The model-level equivalent of your three artifacts: a routing architecture that treats irreversible-consequence domains as hard triggers (not soft signals), an output constraint that prohibits inferred-safety language absent grounded evidence, and a logged audit record that distinguishes forced escalations from standard processing. Without those, the due process stack you've described is sitting on a foundation that can silently fail.
Good series. The Robodebt anchor is the right one.
Marcela — the three-artifact framework turns due process from a legal principle into an engineering checklist, and that's exactly what's been missing from this conversation. Most public-sector AI debate stays at the level of "we need accountability" without specifying what accountability looks like as a workflow. You specified it.
The human review protocol section is the sharpest part. "Nominal human presence is not meaningful review" — that distinction is doing enormous work. A person who can see the output but not the reasoning, who can approve but not override without institutional friction, who exists in the loop on paper but not in practice — that person isn't oversight. They're a liability shield wearing a name badge.
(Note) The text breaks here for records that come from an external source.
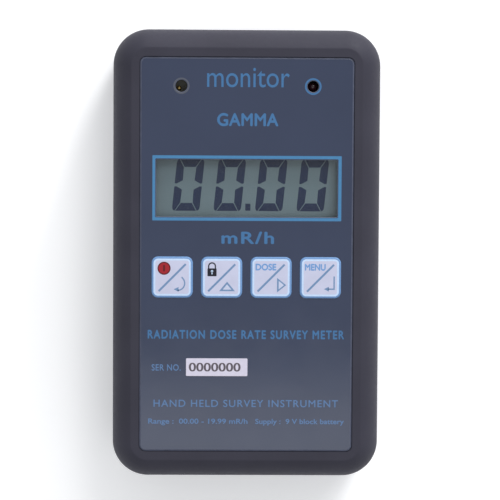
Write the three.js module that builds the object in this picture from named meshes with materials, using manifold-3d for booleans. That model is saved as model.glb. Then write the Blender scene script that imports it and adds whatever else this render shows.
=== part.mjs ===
// Pocket radiation dose-rate meter: a two-shell handheld case with a graphic panel, a four-digit
// liquid-crystal display, four keys, a Geiger-Mueller tube and a 9 V block battery behind a sliding door.
// Millimetres, +Z up. The meter lies on its back: origin at the middle of the rear face, +Y towards
// the sounder and alarm lamp, +X to the right of someone reading the display.
import * as THREE from "three";
import { mergeVertices } from "three/addons/utils/BufferGeometryUtils.js";
import Module from "manifold-3d";

const wasm = await Module();
wasm.setup();

// ---- Driving dimensions ----

const CASE = { width: 66.6, length: 111.6, height: 28, corner: 9, wall: 2.2, split: 14, draft: 0.25 };
const FRONT_EDGE = { width: 4.7, drop: 7, steps: 6 }; // the rounding from the walls up to the flat rim
const REAR_EDGE = { radius: 2, steps: 2 };
const SEAM = 0.1; // between the two shells
const GLUE = 0.05; // between pieces that are stuck or rest on each other
const CORNER_STEPS = 6; // facets in each rounded corner of the case
const OVERLAP = 0.5; // how far features that are one moulding reach into each other
const BEYOND = 1; // how far a cutter reaches past what it cuts

const FLOOR = 2.2; // inside of the rear shell
const CEILING = CASE.height - 2.8; // inside of the front shell
const RECESS_FLOOR = CASE.height - 0.65;
const TONGUE = { inset: 1.2, height: 1.4 }; // lip of the rear shell inside the front shell

const PANEL = { width: 52.7, length: 97.4, corner: 1.5, thickness: 0.4, gap: 0.25 };
const PANEL_BOTTOM = RECESS_FLOOR + GLUE;
const PANEL_TOP = PANEL_BOTTOM + PANEL.thickness;
const WINDOW = { width: 44.7, length: 14.1, y: 16.5, corner: 0.3, relief: 0.3 };
const LENS = { margin: 1.2, thickness: 0.9, play: 0.2, corner: 0.4 };
const PORT = { x: -16.2, y: 41.6, radius: 1.5 };
const LAMP = { x: 16.2, y: 41.6, hole: 1.4, radius: 1.25, flange: 1.8, base: 21.2, top: 26.4 };
const SOUNDER = { radius: 6.4, wall: 0.8, floor: 0.95, ledge: 0.8, disc: 5.45, discThickness: 0.25 };
const LABEL = { x: -7.2, y: -27.8, width: 15.2, length: 4.4, corner: 0.2, thickness: 0.08 };

const KEY = { size: 10.2, corner: 1.6, pitch: 12.2, y: -5.5, gap: 0.15, crown: 0.3 };
const KEY_POCKET = { gap: 0.25, depth: 0.85 };
const KEYS = ["power", "lock_up", "dose_right", "menu_enter"];
const PLUNGER = { radius: 1.7, bottom: 21.6, play: 0.15, holePlay: 0.4 };
const SWITCH = { size: 6, height: 3.5, collar: 2.4 };
const SWITCH_LEG = { y: 2.25, width: 0.7, reach: 1.4, thickness: 0.3 };

const BOARD = { halfWidth: 28.2, top: 19, thickness: 1.6, yLow: -23.6, yHigh: 52 };
const BOARD_BOTTOM = BOARD.top - BOARD.thickness;
const BOARD_SCREWS = [[-25.3, 36.5], [25.3, 36.5], [-18.5, -19.8], [18.5, -19.8]];
const CASE_SCREWS = [[-25.9, 48.4], [25.9, 48.4], [-26.6, -18.2], [26.6, -18.2]];
const BOSS = { radius: 3.2, foot: 4.3, footTop: 5, clearance: 0.8 };
const CASE_SCREW = {
  head: 2.8, headTop: 3.1, headDepth: 2, headPlay: 0.3, shank: 1.35, tip: 21.5,
  hole: 1.7, pilot: 1.5, pilotTop: 23.7,
};
const BOARD_SCREW = {
  head: 2.1, headDepth: 1.6, shank: 1, length: 6.4, hole: 1.3, pilot: 1.15, pilotTop: 24.4, post: 2.5,
};

const DISPLAY = { x: 1.05, y: 17.25, width: 50.8, length: 30.5, ledge: 2, glass: 1.1, film: 0.2, top: 25 };
const PINS = { count: 20, pitch: 2.54, width: 0.5, thickness: 0.3 };

const TUBE = { y: 44.5, z: 9.6, radius: 5.2, halfLength: 17, sleeve: 6.2, sleeveHalf: 11 };
const CLIP = { x: 14, width: 4, thickness: 0.6, play: 0.1, mouthDegrees: 50 };
const BATTERY = { x: -3.1, y: -38.2, z: 11.15, length: 46.4, width: 26.2, thickness: 17.2 };
const TERMINALS = { pitch: 12.7, stud: 2.9, socket: 4, height: 2.4 };
const SNAP = { depth: 5, width: 25.2, thickness: 12, corner: 5 };
const LEAD_RADIUS = 0.65;

const DOOR = { halfWidth: 27, top: 2.2, yHigh: -24.7, gap: 0.2 };
const DOOR_RAIL = { width: 1.3, low: 1.15, high: 2.05, gap: 0.15 };
const GRIPS = { count: 5, first: 5, pitch: 1.9, halfLength: 8, width: 1, depth: 0.45 };
const BAY_WALL = { yLow: -24.2, yHigh: -22.6, top: 16.5, lowHalf: 31.6, highHalf: 30.6 };
const LEAD_NOTCH = { xLow: 19.5, xHigh: 27.5, bottom: 8.5 };
const BATTERY_RIBS = { x: [-18, 12], yLow: -50, yHigh: -27, width: 1.4, gap: 0.45 };

// ---- Colours ----

function paint(color, roughness, metalness = 0) {
  return new THREE.MeshStandardMaterial({ color, roughness, metalness });
}

const casePlastic = paint(0x3e3d47, 0.5);
const panelFilm = paint(0x454b61, 0.45);
const keyFilm = paint(0xd9d8ea, 0.45);
const labelPaper = paint(0xe4e0ec, 0.8);
const clearPlastic = paint(0xe8eef0, 0.1);
const displayGlass = paint(0x66757a, 0.15);
const reflectorFoil = paint(0x68777a, 0.6);
const boardLaminate = paint(0x1f5a36, 0.5);
const blackPlastic = paint(0x1b1b1d, 0.5);
const steel = paint(0xb9bbbd, 0.3, 1);
const brass = paint(0xb08d4a, 0.35, 1);
const tin = paint(0xc4c4c0, 0.4, 1);
const ferrite = paint(0x34312f, 0.8);
const windingTape = paint(0xc9a227, 0.5);
const ceramicBlue = paint(0x2a5da8, 0.5);
const ceramicWhite = paint(0xe6e1d6, 0.5);
const redLens = paint(0x7a1418, 0.2);
const batteryJacket = paint(0x3a3f46, 0.35);
const redVinyl = paint(0xa51d1d, 0.5);
const blackVinyl = paint(0x161616, 0.5);
const trimmerBlue = paint(0x2c55a0, 0.45);

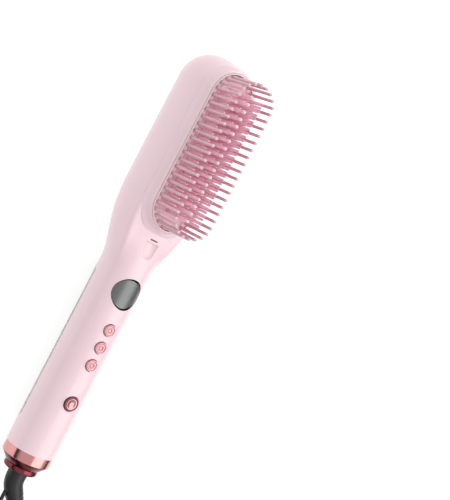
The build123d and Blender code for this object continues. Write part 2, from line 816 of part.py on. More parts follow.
def cord_boot():
    """Tapered strain relief that bends once."""
    path = FilletPolyline(boot_start, boot_bend, boot_end, radius=14.0)
    rings = []
    for share, radius in [(0, boot_root_r), (0.25, boot_mid_r + 0.6), (0.5, boot_mid_r), (1, boot_end_r)]:
        plane = Plane(origin=path @ share, x_dir=(0, 0, 1), z_dir=path % share)
        rings.append(Wire([Edge.make_circle(radius, plane)]))
    return Solid.make_loft(rings)


def hanging_loop():
    """Cord-like loop moulded on the outside of the boot's bend."""
    near, far = boot_bend + Vector(-1.5, 2.0, 0), boot_end + boot_dir * -3
    corners = [near, Vector(boot_end.X - 2.5, 1.8, axis_z), Vector(boot_end.X - 6.5, -10.5, axis_z), far]
    return tube(corners, [7.0, 5.0], loop_r) - cord_boot()


def rightward(direction):
    return Vector(direction.Y, -direction.X, 0)


cord_heading = boot_dir.rotate(Axis.Z, -cord_turn)
coil_heading = boot_dir.rotate(Axis.Z, -coil_turn)
cord_floor_z = cord_r + 0.2
cord_out = boot_end + boot_dir * cord_straight
touch_down = cord_out + boot_dir * cord_fall - Vector(0, 0, axis_z - cord_floor_z)
cord_points = [boot_end, cord_out, touch_down, touch_down + cord_heading * cord_straight]
coil_half_w = coil_columns * cord_r
coil_outer_turn = coil_mid_r + coil_half_w - cord_r
coil_centre = cord_points[-1] + rightward(coil_heading) * coil_outer_turn
coil_top = coil_lift + 2 * cord_r * coil_layers
tail_start = Vector(coil_centre.X, coil_centre.Y + coil_outer_turn, coil_top - cord_r)
tail_step = Vector(tail_run, 0, 0)
plug_entry = Vector(tail_start.X + 3 * tail_run, tail_start.Y - tail_shift, plug_half_t)
tail_points = [tail_start, tail_start + tail_step, plug_entry - tail_step, plug_entry]


def arc_radii(points):
    """Largest arcs that the neighbouring runs leave room for."""
    radii = []
    for a, b, c in zip(points, points[1:], points[2:]):
        run, turn = min((b - a).length, (c - b).length), math.radians((b - a).get_angle(c - b))
        radii.append(0.45 * run / math.tan(turn / 2))
    print("cord arcs", [round(r) for r in radii], "mm")
    return radii


def cord():
    return tube(cord_points, arc_radii(cord_points), cord_r)


def cord_tail():
    return tube(tail_points, arc_radii(tail_points), cord_r)


def cord_coil():
    """Outer shape of the coiled lead."""
    low, high = coil_lift, coil_top
    inner, outer, bevel = coil_mid_r - coil_half_w, coil_mid_r + coil_half_w, cord_r / 2
    profile = [
        (inner + bevel, low), (outer - bevel, low), (outer, low + bevel), (outer, high - bevel),
        (outer - bevel, high), (inner + bevel, high), (inner, high - bevel), (inner, low + bevel),
    ]
    return upright(profile, coil_centre.X, coil_centre.Y)


def coil_tie():
    """Flat strap round the bundle, on the side away from the brush."""
    x, y0, y1 = coil_centre.X, coil_centre.Y - tie_half_w, coil_centre.Y + tie_half_w
    inner = math.sqrt((coil_mid_r - coil_half_w) ** 2 - tie_half_w**2) - 0.1
    outer = coil_mid_r + coil_half_w + 0.1
    strap = block(x - outer - tie_t, x - inner + tie_t, y0, y1, 0, coil_top + tie_t)
    return strap - block(x - outer, x - inner, y0 - 1, y1 + 1, coil_lift, coil_top)


def plug_body():
    """Two-blade plug: a rounded block that narrows to the lead."""
    x, y, z = plug_entry.X, plug_entry.Y, plug_entry.Z
    stations = [
        (0, plug_neck_r, plug_neck_r, plug_neck_r - 0.1),
        (0.37 * plug_len, 0.7 * plug_half_w, 0.85 * plug_half_t, 4.5),
        (0.6 * plug_len, plug_half_w, plug_half_t, 4.0),
        (plug_len, plug_half_w, plug_half_t, 4.0),
    ]
    rings = []
    for along, half_w, half_t, corner in stations:
        plane = Plane((x + along, y, z), (0, 1, 0), (1, 0, 0))
        rings.append(plane * RectangleRounded(2 * half_w, 2 * half_t, corner))
    return loft(rings[:3]) + loft(rings[2:])


def plug_blades():
    x = plug_entry.X + plug_len
    z0, z1 = plug_entry.Z - blade_w / 2, plug_entry.Z + blade_w / 2
    pieces = []
    for side in (-1, 1):
        y = plug_entry.Y + side * blade_pitch / 2
        pieces.append(block(x, x + blade_len, y - blade_t / 2, y + blade_t / 2, z0, z1))
    return Compound(children=pieces)


pieces = {
    "front_housing": front_housing,
    "rear_housing": rear_housing,
    "comb_frame": comb_frame,
    "bristle_carrier": bristle_carrier,
    "outer_bristles": outer_bristles,
    "comb_plate": comb_plate,
    "heating_teeth": heating_teeth,
    "tooth_caps": tooth_caps,
    "heater_tray": heater_tray,
    "plate_heaters": plate_heaters,
    "steam_generator": steam_generator,
    "steam_duct": steam_duct,
    "thermostat": thermostat,
    "power_bezel": power_bezel,
    "power_button": power_button,
    "steam_button": lambda: shell_button(button_xs[0]),
    "heat_down_button": lambda: shell_button(button_xs[1]),
    "heat_up_button": lambda: shell_button(button_xs[2]),
    "display_lens": display_lens,
    "main_board": main_board,
    "tact_switches": tact_switches,
    "display_module": display_module,
    "tank_shell": tank_shell,
    "tank_catch": tank_catch,
    "tank_lid": tank_lid,
    "tank_plug": tank_plug,
    "outlet_valve": outlet_valve,
    "port_seal": port_seal,
    "port_fitting": port_fitting,
    "water_pump": water_pump,
    "inlet_tube": inlet_tube,
    "outlet_tube": outlet_tube,
    "ion_generator": ion_generator,
    "tank_release": tank_release,
    "release_spring": release_spring,
    "release_guide": release_guide,
    "end_cap": end_cap,
    "swivel_bush": swivel_bush,
    "swivel_collar": swivel_collar,
    "slip_ring_block": slip_ring_block,
    "housing_screws": screws,
    "cord_boot": cord_boot,
    "hanging_loop": hanging_loop,
    "cord": cord,
    "cord_coil": cord_coil,
    "coil_tie": coil_tie,
    "cord_tail": cord_tail,
    "plug_body": plug_body,
    "plug_blades": plug_blades,
}

for name, make in pieces.items():
    export_step(make(), f"parts/{name}.step")
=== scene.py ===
import math
import bmesh
import bpy
import numpy as np
from mathutils import Matrix, Vector


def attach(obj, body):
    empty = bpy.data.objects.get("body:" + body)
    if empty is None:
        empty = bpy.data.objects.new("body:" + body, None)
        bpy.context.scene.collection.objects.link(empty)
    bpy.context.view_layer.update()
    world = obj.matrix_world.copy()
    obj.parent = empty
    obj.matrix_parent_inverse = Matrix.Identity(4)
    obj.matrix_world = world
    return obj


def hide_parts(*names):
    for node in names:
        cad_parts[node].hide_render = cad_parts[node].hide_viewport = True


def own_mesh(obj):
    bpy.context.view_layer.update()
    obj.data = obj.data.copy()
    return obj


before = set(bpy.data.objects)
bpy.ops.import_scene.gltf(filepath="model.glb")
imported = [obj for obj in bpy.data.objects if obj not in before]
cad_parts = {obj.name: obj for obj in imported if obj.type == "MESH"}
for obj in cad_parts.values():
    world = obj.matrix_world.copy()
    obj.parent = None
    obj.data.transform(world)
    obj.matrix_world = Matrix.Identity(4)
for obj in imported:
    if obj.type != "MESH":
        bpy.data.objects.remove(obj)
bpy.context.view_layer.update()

scene = bpy.context.scene
mm = 0.001
print("frame loaded:", len(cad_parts), "nodes")

# the brush lies on its back: X runs to the head's tip, Z is the way the bristles point, and lengths are in mm
brush = {
    "axisZ": 16.8, "handleR": 16.8,
    "combX": 85.3, "combStraight": 37.25, "combZ": 35.4,
    "bristlePitch": 4.95, "bristleTopZ": 59.6,
    "powerX": -91.71, "buttonXs": (-64.41, -52.11, -39.81), "displayX": -14.91,
}
axisZ = brush["axisZ"]
handleR = brush["handleR"]
combZ = brush["combZ"]
pitch = brush["bristlePitch"]
bristleH = brush["bristleTopZ"] - combZ


# mesh work that every piece shares: a sheet is an array of points with its quads

def smooth(x):  # eases from 0 to 1: three x squared less two x cubed
    x = np.clip(x, 0.0, 1.0)
    return x * x * (3 - 2 * x)


def around(steps):  # the angles of one full turn, without its end
    return np.linspace(0, 2 * np.pi, steps, endpoint=False)


def gridFaces(rows, cols, loopRows, loopCols):  # quads between neighbouring rows and columns of a grid
    rowStarts = np.arange(rows if loopRows else rows - 1)
    colStarts = np.arange(cols if loopCols else cols - 1)
    i, j = np.meshgrid(rowStarts, colStarts, indexing="ij")
    nextI, nextJ = (i + 1) % rows, (j + 1) % cols
    corners = [i * cols + j, nextI * cols + j, nextI * cols + nextJ, i * cols + nextJ]
    return np.stack(corners, -1).reshape(-1, 4)


def sheetOf(grid, loopRows=False, loopCols=False):  # a grid of points with its quads
    rows, cols = grid.shape[:2]
    return grid.reshape(-1, 3), gridFaces(rows, cols, loopRows, loopCols)


def turnedZ(profile, x=0.0, steps=48):
    # (radius, z) points carried round an upright line at x: x and y are the radius times the cosine and sine
    turn = around(steps)
    r, z = np.asarray(profile, float).T
    gridX = x + np.outer(r, np.cos(turn))
    gridY = np.outer(r, np.sin(turn))
    return sheetOf(np.stack([gridX, gridY, np.repeat(z[:, None], steps, 1)], -1), loopCols=True)


def turnedX(profile, steps=128):
    # (x, radius) points carried round the handle's axis: y and z are the radius times the cosine and sine
    turn = around(steps)
    x, r = np.asarray(profile, float).T
    gridY = np.outer(r, np.cos(turn))
    gridZ = axisZ + np.outer(r, np.sin(turn))
    return sheetOf(np.stack([np.repeat(x[:, None], steps, 1), gridY, gridZ], -1), loopCols=True)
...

I build custom AI agents for private-sector businesses and the same principles apply at a smaller scale. Every agent I build has scoped permissions, an escalation protocol, and a kill switch — because an agent that can act but can't be reviewed, paused, or reversed isn't a tool. It's a liability. The difference between public and private is the stakes, not the architecture. Your three artifacts could be a universal design standard, not just a government one.
The Robodebt anchor is the right one. Not hypothetical harm — documented harm. Decisions at scale with no explanation, no meaningful appeal, no human who could reverse them in time. That's what happens when the system is designed for throughput instead of contestability. Glad someone's writing the blueprint for the alternative.